Even though global trade between the two countries has continued to prosper, diplomatic relations between Norway and China have remained in deep-freeze since the awarding in Oslo of the Nobel Peace Prize to imprisoned dissident Liu Xiaobo, whom Beijing considers a "criminal", in October 2010.
Beijing has refused to have any high-level contact with Norway to protest the prize, which it described as a "farce" and what it perceived as "meddling" in its affairs.
Norway has stressed that the Nobel Committee is completely independent.
Like a number of other countries and entities including the European Union, Japan and South Korea, China has applied for permanent observer status on the Arctic Council, which is an eight-country intergovernmental forum dedicated to questions concerning the icy region.

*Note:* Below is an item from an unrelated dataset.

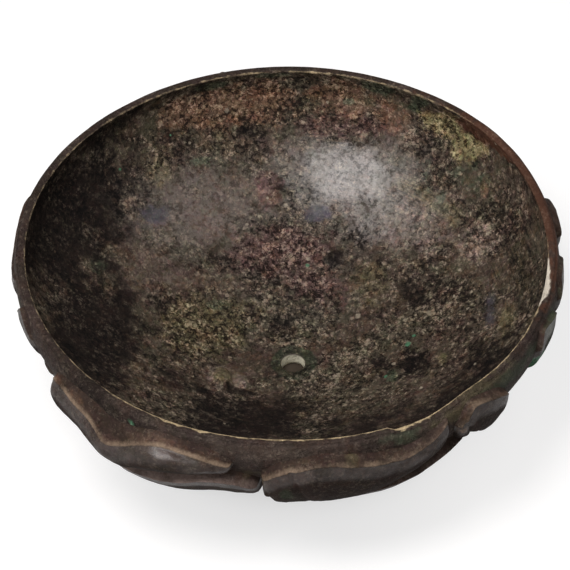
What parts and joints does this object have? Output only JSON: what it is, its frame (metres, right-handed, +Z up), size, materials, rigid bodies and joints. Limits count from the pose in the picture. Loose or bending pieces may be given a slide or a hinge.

The region has taken on an increasing strategic importance with the opening up of a new shipping route through the region as the Arctic icecap melts.
Compared with traditional routes through the Suez Canal or the Cape of Good Hope, the Northeast Passage would considerably shorten the voyage between Europe and China.
The members of the Arctic Council are Canada, Denmark/Greenland, Finland, Iceland, Norway, Sweden, Russia and the United States.
The issue of candidacies will be raised at the body's deputy ministers meeting in Stockholm on May 15, as well as at the next ministerial meeting in May 2013, according to the Norwegian foreign ministry.